Complex mathematical construction: The projection requires elliptic functions, lemniscate integrals, and Jacobi elliptic transformations for its computation. Adams's original 1929 publication details a method involving series expansions that converge slowly, requiring "considerable" computation and careful handling of multiple arc functions.
Limited practical use: According to official documentation, "this projection has no practical use aside from designing a world map in a square or to tessellate or mosaic a large, flat surface". It is not suitable for navigation, measurement, or analytical GIS workflows.

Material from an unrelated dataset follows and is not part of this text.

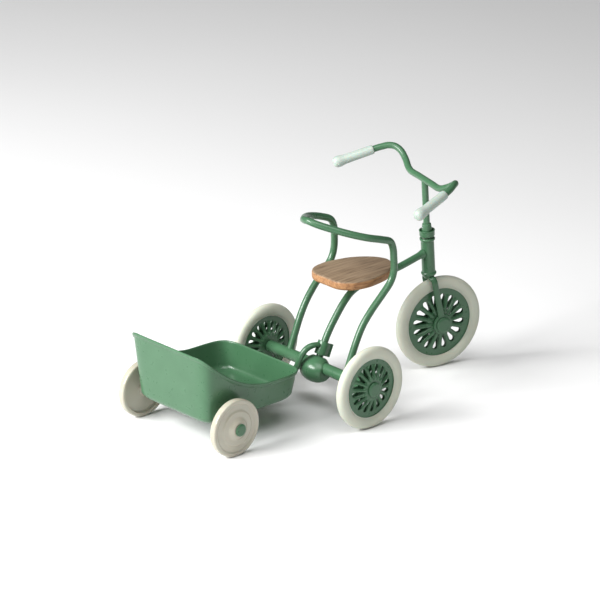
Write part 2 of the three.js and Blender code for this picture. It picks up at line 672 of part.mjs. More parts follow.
function addSteering() {
  assembly.add(head);
  piece('head_tube', headTube(), GREEN, head);
  piece('head_bush_lower', headBush(0.2), NYLON, head);
  piece('head_bush_upper', headBush(HEAD_LENGTH - 3.7), NYLON, head);
  const turning = new THREE.Group();
  turning.rotation.z = STEER;
  head.add(turning);
  piece('fork', fork(), GREEN, turning);
  piece('stem_rod', stemRod(), GREEN, turning);
  piece('collar_cup', collarCup(), GREEN, turning);
  piece('stem_cone', stemCone(), GREEN, turning);
  piece('stem_grub_screw', grubScrew(), STEEL, turning);
  const bar = new THREE.Group();
  bar.rotation.z = BAR_TURN;
  turning.add(bar);
  piece('handlebar', bentRod(handlebarPath(), BAR, 56), GREEN, bar);
  piece('left_grip', grip(1), GRIP, bar);
  piece('right_grip', grip(-1), GRIP, bar);
  const outside = LEG_IN + LEG_THICK;
  const axle = piece('front_axle', crossBar(AXLE, 2 * outside), STEEL, turning);
  axle.position.set(0, -HUB_AHEAD, -HUB_DOWN);
  for (const [name, side] of [['left', 1], ['right', -1]]) {
    const cap = piece(`front_${name}_cap`, hubCap(3.9, 1.0), GREEN, turning);
    cap.position.set(side * (outside + GAP), -HUB_AHEAD, -HUB_DOWN);
    cap.rotation.y = (side * Math.PI) / 2;
  }
  const rolling = wheel('front', FRONT_RADIUS, FRONT_RIM);
  rolling.position.copy(axle.position);
  rolling.rotation.x = FRONT_SPIN;
  turning.add(rolling);
}

function addTrailer() {
  assembly.add(trailer);
  piece('trailer_tub', trailerTub(), GREEN, trailer);
  piece('drawbar', drawbar(), GREEN, trailer);
  piece('hitch_clip', hitchClip(), GREEN, trailer);
  piece('trailer_axle', trailerAxle(), STEEL, trailer).position.z = TRAILER_AXLE.z;
  for (const [name, side] of [['left', 1], ['right', -1]]) {
    const rolling = piece(`trailer_${name}_wheel`, trailerWheel(), CREAM, trailer);
    rolling.position.set(side * TRAILER_HALF_TRACK, 0, TRAILER_AXLE.z);
    rolling.rotation.y = (side * Math.PI) / 2;
    const cap = piece(`trailer_${name}_cap`, hubCap(3.0, 0.9), GREEN, trailer);
    cap.position.set(side * (TRAILER_HALF_TRACK + TRAILER_WHEEL_HALF + 2.1 + GAP), 0, TRAILER_AXLE.z);
    cap.rotation.y = (side * Math.PI) / 2;
  }
}

addRearFrame();
addSteering();
addTrailer();

// The origin is under the middle of the whole, on the floor.
object.updateMatrixWorld(true);
const bounds = new THREE.Box3().setFromObject(object, true);
const middle = bounds.getCenter(new THREE.Vector3());
assembly.position.set(-middle.x, -middle.y, -bounds.min.z);

export default object;
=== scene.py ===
"""A doll's tricycle with a clip-on trailer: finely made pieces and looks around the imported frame."""

import math

import bmesh
import bpy
import numpy as np
from mathutils import Matrix, Vector


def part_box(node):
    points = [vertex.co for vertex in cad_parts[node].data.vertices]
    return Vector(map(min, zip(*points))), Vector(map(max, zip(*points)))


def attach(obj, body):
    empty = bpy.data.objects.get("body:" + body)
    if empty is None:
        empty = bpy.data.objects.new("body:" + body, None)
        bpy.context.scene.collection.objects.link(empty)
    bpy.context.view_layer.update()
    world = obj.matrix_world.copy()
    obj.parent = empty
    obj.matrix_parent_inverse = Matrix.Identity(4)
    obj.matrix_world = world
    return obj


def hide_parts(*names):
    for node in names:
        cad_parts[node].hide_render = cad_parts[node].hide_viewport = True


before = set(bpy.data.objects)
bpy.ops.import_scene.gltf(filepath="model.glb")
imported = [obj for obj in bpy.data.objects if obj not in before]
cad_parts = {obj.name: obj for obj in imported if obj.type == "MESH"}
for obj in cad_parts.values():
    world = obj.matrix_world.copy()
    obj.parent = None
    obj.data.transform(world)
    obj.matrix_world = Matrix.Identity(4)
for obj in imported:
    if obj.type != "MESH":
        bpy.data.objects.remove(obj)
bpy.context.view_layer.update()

# ---------------------------------------------------------------- dimensions
# Lengths are in millimetres and angles in radians, except where a comment says otherwise.
# Round pieces give their radius. GAP is the clearance between neighbouring pieces.
MM = 0.001
GAP = 0.3
ROD = 1.72
BAR = 1.62
AXLE_Z = 20.0  # also the rear wheels' radius
HALF_TRACK = 37.0
AXLE_TUBE = 2.8
AXLE = 1.2
BORE = 1.5

HEAD_FOOT = (0, -72.2, 49.04)
RAKE = math.radians(5.0)
STEER = math.radians(-12.3)
HEAD_LENGTH = 19.3
HEAD_BORE = 2.5
BUSH_LENGTH = 3.5
FRONT_RADIUS = 23.4
HUB_AHEAD = 3.94
HUB_DOWN = 26.08
STEM_TOP = 49.15
BAR_TURN = math.radians(-2.0)
GRIP_START = Vector((35.2, 8.6, 55.3))
GRIP_ALONG = Vector((5.8, 17.9, -4.7)).normalized()
GRIP_BORE_DEPTH = 19.1
LEG_IN = 3.75
LEG_THICK = 1.6
LEG_WIDTH_HALF = 0.95
CROWN_UNDER = 0.45
EYE = 5.0

REAR_RIM = 14.3
FRONT_RIM = 17.4
TYRE_HALF = 2.55
PLATE = 0.45
PLATE_FACE = 0.9
PLATE_DISH = 2.25
PLATE_LAP = 0.8
HUB = 4.9
SLOTS = 16
# Shares of the rim's radius: where the slots begin and end, and half their width.
SLOT_FROM = 0.42
SLOT_TO = 0.83
SLOT_HALF = 0.075
SLOT_ROUNDING = 1.1  # length of a slot's rounded outer end, in half-widths
PLEAT = 0.95
REAR_SPIN = math.radians(-4.0)
FRONT_SPIN = math.radians(-10.5)

SEAT_TOP = 63.4
SEAT_THICK = 4.3
SEAT_EDGE = 1.1
BRACKET_Y = -30.0
BRACKET_TOP = 58.8
BRACKET_HALF_WIDTH = 7.5
BRACKET_HALF_LENGTH = 6.0
BRACKET_SHEET = 0.8
BRACKET_DEPTH = 5.4
SCREW_OUT = 5.2

LEAN = math.radians(25.0)
HOUSING_HALF = 7.3
HOUSING_STRETCH = 1.35  # width along the axle, times that of a round body
HITCH_UP = 8.6
CLIP_IN = 2.55
CLIP_SHEET = 0.6
CLIP_HEIGHT = 6.4
CLIP_TURN = math.radians(22.0)
CLIP_WRAP = 104  # degrees to each side of the clip's back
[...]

Poor intuitive readability: For most viewers unfamiliar with advanced conformal projections, the Adams Square II map is difficult to interpret. The placement of poles at opposite corners (rather than the top and bottom) and the unfamiliar graticule pattern with the equator running diagonally disorient users, making it unsuitable for educational or general-audience mapping.

Application Scenario

The Adams World in a Square II Projection occupies an extremely specialized niche in cartography. Its primary use is for novelty world maps and decorative cartography where the aesthetic appeal of a square format outweighs geometric accuracy. The projection's most notable practical application was Athelstan Spilhaus's world ocean map in 1979, which used a square conformal projection (or close variant) to emphasize the continuity of the world's oceans while minimizing interruptions. The projection's ability to tessellate has been explored for mosaicking large flat surfaces and for creating repeating patterns in artistic and symbolic contexts. In theoretical and mathematical cartography, Adams Square II serves as an elegant example of conformal mapping using elliptic functions and lemniscate integrals, and it remains of historical interest to those studying the work of Oscar S. Adams at the U.S. Coast and Geodetic Survey. However, for any practical geographic application—including navigation, general-reference atlas production, area analysis, climate mapping, or GIS data management—the Adams Square II projection is almost never the appropriate choice. It is superseded by more practical conformal projections (e.g., Mercator for navigation) or compromise projections (e.g., Robinson, Winkel Tripel) for world map display.